In a press statement, the Commission of the Bishops’ Conferences of the European Community (COMECE) stated that such “research raises fundamental moral problems because it involves the destruction of human embryos.”

“For this reason, it is not permitted in several EU member states,” explained the statement, which was signed by Monsignor Noël Treanor, COMECE secretary.

On Wednesday, the European Commission proposed guidelines for the funding of research on human embryonic stem cells under the Sixth EU Research Framework Program.

The bishops’ statement said: “The [European] Commission proposes to fund such research using embryonic stem cells drawn from human embryos that were created before 27 June 2002. While this ought to ensure that human embryos are not deliberately created for research purposes, which is to be welcomed, it does not resolve the fundamental ethical issue.

“The Commission also proposes that the research would only be carried out in those Member States where it is permitted under national law. This ought to be self-evident. However, all Member States, including those where such research is illegal, contribute to the common EU budget and would therefore be required to support such research financially.”

“In our view,” the bishops’ statement continues, “the principle of subsidiarity requires that the decision on whether to provide financial support for research that raises such serious moral concerns should be made by individual Member States.

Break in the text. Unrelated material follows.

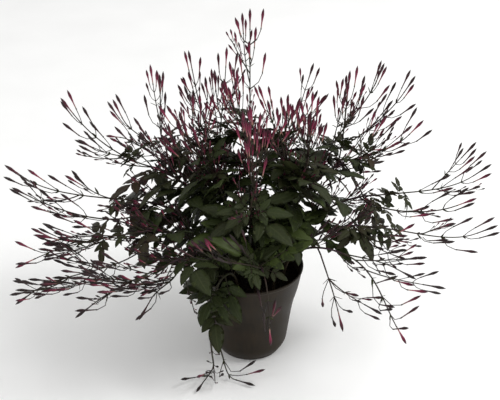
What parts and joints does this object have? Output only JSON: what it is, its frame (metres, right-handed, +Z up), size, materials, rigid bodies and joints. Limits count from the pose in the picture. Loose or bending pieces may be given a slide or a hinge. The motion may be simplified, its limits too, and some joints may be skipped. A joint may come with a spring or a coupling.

The decisions of countries in this sensitive area are rooted in historical experiences as well as in philosophical and religious orientations. Given the fundamental differences between the Member States regarding research with human embryonic stem cells, the EU should refrain from joint financing of such research projects.”

It adds: “We hope that scientific advances will soon make new therapies available for illnesses which are incurable today. There is, for example, promising research involving adult stem cells, which carries high therapeutic potential and deserves EU funding. At the same time, it is not clear whether research on human embryonic stem cells will ultimately lead to therapies. Above all, we believe that human life has an intrinsic and absolute value at every stage of its development, and that it should not therefore be used as ‘raw material.’ A good end cannot be used to justify any means.”

The Research Framework Program was adopted on June 27, 2002. A moratorium until the end of 2003 was set on a decision regarding the funding of research using human embryonic stem cells.

The European Commission’s proposed ethical guidelines must now be considered by the European Parliament, which can offer an opinion, before being sent to the Council of Ministers for a final decision by year-end.